Key Benefits and Potential Risks
Engaging in mortgage financing, particularly through subsidized programs, offers substantial benefits to Egyptian families. The primary advantage is gaining access to homeownership without needing the full property price upfront, thereby turning a large capital expense into manageable monthly installments. Government subsidies dramatically lower the cost of borrowing, making homes affordable for income segments that would otherwise be priced out of the market. This financial tool enables wealth creation, as real estate historically serves as a reliable hedge against inflation and a valuable asset to pass on to future generations.
The Social Housing and Mortgage Finance Fund has had a transformative impact on the nation. The initiative has successfully disbursed nearly EGP 90 billion to the low-income segment alone, enabling hundreds of thousands of families to secure permanent housing. Beyond individual benefits, the program stimulates the broader economy by creating jobs in construction and related industries and promotes financial inclusion. A significant portion of beneficiaries had no prior relationship with a bank, meaning the mortgage served as their entry point into the formal financial system.

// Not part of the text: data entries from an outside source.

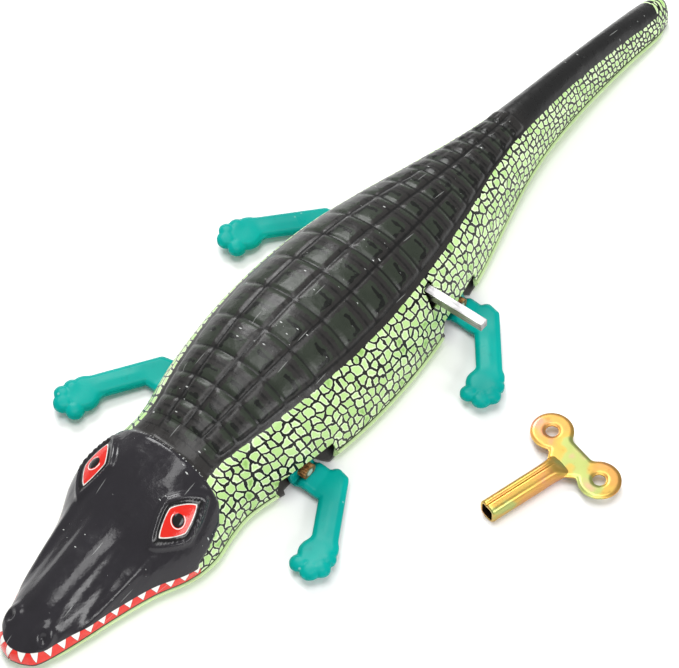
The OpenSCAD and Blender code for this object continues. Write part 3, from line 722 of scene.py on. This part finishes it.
def build_belly():
    rows = row_places(belly_gap)
    n = 121
    t = math.pi * (0.5 - 0.5 * np.cos(np.linspace(0, math.pi, n)))
    at = np.zeros((len(rows), n, 3))
    for i, row in enumerate(rows):
        cut = notch(row[0])
        full = max(row[1] - SHELL_T - RIM_GAP, 0.25)
        hub = hub_y["front" if row[0] > (FRONT_X + REAR_X) / 2 else "rear"]
        beside = LEG_SWING - min(abs(row[0] - FRONT_X), abs(row[0] - REAR_X))
        wide = full + (min(full, hub - HUB_GAP) - full) * smooth(beside, -0.3, 0.3)
        top = row[3] + RIM_LAP + (row[4] + NOTCH_LIP - row[3] - RIM_LAP) * cut
        deep = top - row[4]
        at[i, :, 0] = row[0] * PAN_LENGTH
        at[i, :, 1] = wide * np.sign(np.cos(t)) * abs(np.cos(t)) ** BELLY_ROUND
        at[i, :, 2] = top - np.minimum(deep, 1.04 * deep * np.sin(t).clip(0) ** BELLY_ROUND)
        # the rim turns out under the shell's edge
        up = (at[i, :, 2] - row[4]) / max(row[3] - row[4], 0.3)
        flare = smooth(up, 0.1, 0.55) * (1 - smooth(up, 0.86, 0.97))
        flare *= RIM_OUT * (1 - cut) * smooth(HALF_LENGTH - abs(row[0]), 1, 8)
        at[i, :, 1] += np.sign(np.cos(t)) * flare
    # shallow pressed rib round the flat of the belly
    inset = np.abs(at[..., 1]) / np.maximum(rows[:, 1], 1)[:, None]
    rib = np.exp(-((inset - RIB_AT) / RIB_BROAD) ** 2) * smooth(100 - abs(at[..., 0]), 0, 12)
    at[..., 2] += RIB_RISE * rib * (at[..., 2] < rows[:, 4][:, None] + 0.05)
    normal = grid_normals(at)
    normal *= -np.sign(normal[len(rows) // 2, n // 2, 2])
    faces = grid_faces(len(rows), n)
    inner = at - SHELL_T * normal
    points, closed, kind, _ = two_skins(at.reshape(-1, 3), inner.reshape(-1, 3), faces)
    bare = (kind == 1) | (notch(points[closed].mean(1)[:, 0]) > 0.5)
    belly = mesh_piece("belly_pan", points, closed, [PALE_GREEN, BARE], None, bare.astype(int))
    sharpen(belly, 50)
    return belly


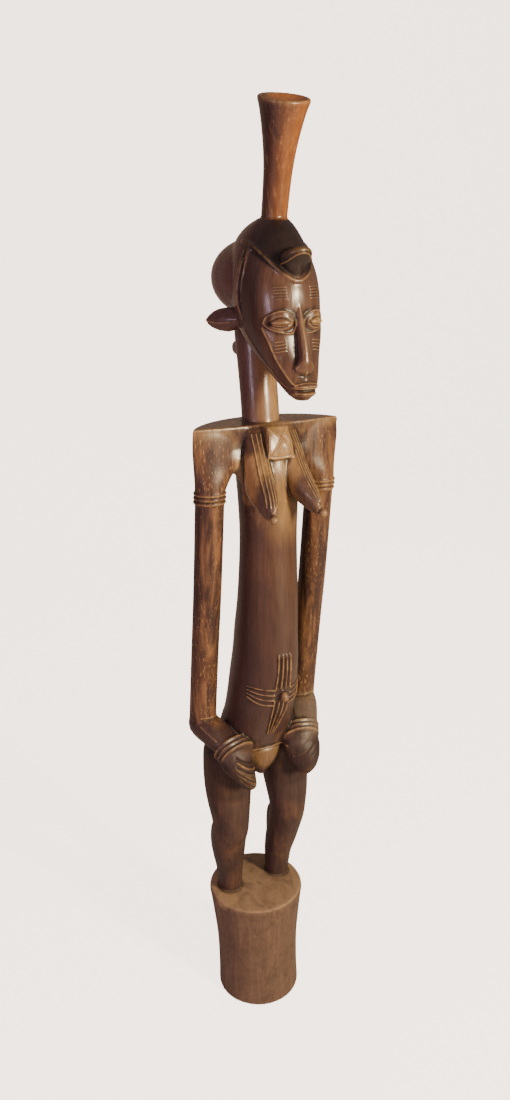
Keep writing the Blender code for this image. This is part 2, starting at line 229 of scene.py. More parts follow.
# Form along a path: x, y, z, half width, half thickness, with the width square to the hint
def limb(keys, sides=40, steps=6, hint=(0, 0, 1), square=2):
    rings = between(keys, steps)
    centres = [place(*ring[:3]) for ring in rings]
    loops = []
    for i, ring in enumerate(rings):
        ahead = centres[min(i + 1, len(rings) - 1)] - centres[max(i - 1, 0)]
        wide = Vector(hint).cross(ahead).normalized()
        thick = ahead.cross(wide).normalized()
        loop = []
        for angle in around(sides):
            across, along = squared(angle, square)
            loop.append(centres[i] + wide * ring[3] * unit * across + thick * ring[4] * unit * along)
        loops.append(loop)
    loft(loops)


def ball(centre, radii, sides=48, rows=24):
    x, y, z = centre
    wide, deep, tall = radii
    keys = []
    for row in range(rows + 1):
        angle = pi * (0.01 + 0.98 * row / rows) - pi / 2
        keys.append((x, y, z + tall * sin(angle), wide * cos(angle), deep * cos(angle), deep * cos(angle), 2))
    column(keys, sides, 1)


# Drum under the feet
drum = {"height": 148, "topRadius": 58.7, "footRadius": 51.3, "rim": 3, "lean": 4}


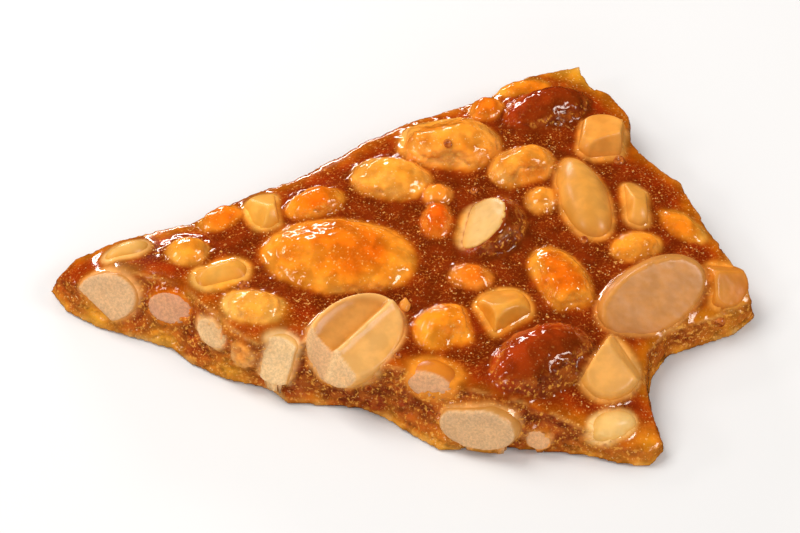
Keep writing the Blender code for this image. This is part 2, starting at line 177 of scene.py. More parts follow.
noFilm = -0.32  # mm, just inside the kernel, so that its flesh shows
filmOver = {"bare": noFilm, "glazed": 0.24, "skin": 0.16}  # mm of caramel over the exposed part


# small helpers

def deselectAll():
    bpy.ops.object.select_all(action='DESELECT')


def makeActive(piece):
    deselectAll()
    piece.select_set(True)
    bpy.context.view_layer.objects.active = piece


def applyModifier(piece, kind, **values):
    makeActive(piece)
    step = piece.modifiers.new(kind.title(), kind)
    for key, value in values.items():
        setattr(step, key, value)
    bpy.ops.object.modifier_apply(modifier=step.name)


def readCoords(piece):
    co = np.empty(len(piece.data.vertices) * 3, np.float32)
    piece.data.vertices.foreach_get("co", co)
    return co.reshape(-1, 3).astype(float)


def writeCoords(piece, co):
    piece.data.vertices.foreach_set("co", co.astype(np.float32).ravel())
    piece.data.update()


def readNormals(piece):
    nor = np.empty(len(piece.data.vertices) * 3, np.float32)
    piece.data.vertex_normals.foreach_get("vector", nor)
    return nor.reshape(-1, 3).astype(float)


def readEdges(piece):
    edges = np.empty(len(piece.data.edges) * 2, np.int32)
    piece.data.edges.foreach_get("vertices", edges)
    return edges.reshape(-1, 2)


def storeValue(piece, name, values):
    layer = piece.data.attributes.new(name, 'FLOAT', 'POINT')
    layer.data.foreach_set("value", values.astype(np.float32))


def storeColour(piece, name, colours):
    layer = piece.data.attributes.new(name, 'FLOAT_COLOR', 'POINT')
    rgba = np.ones((len(colours), 4), np.float32)
    rgba[:, :3] = colours
    layer.data.foreach_set("color", rgba.ravel())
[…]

However, prospective borrowers must also weigh the significant financial risks. The foremost risk is income disruption due to job loss, illness, or business failure, which could jeopardize the ability to make monthly payments and lead to foreclosure. While subsidized loans often have fixed rates, market-based loans can be variable, exposing borrowers to interest rate hikes. Property values can also decline, potentially leading to a negative equity situation where the outstanding loan exceeds the home's market value. Applicants must plan for a long-term commitment and build a sufficient financial buffer to mitigate these potential challenges.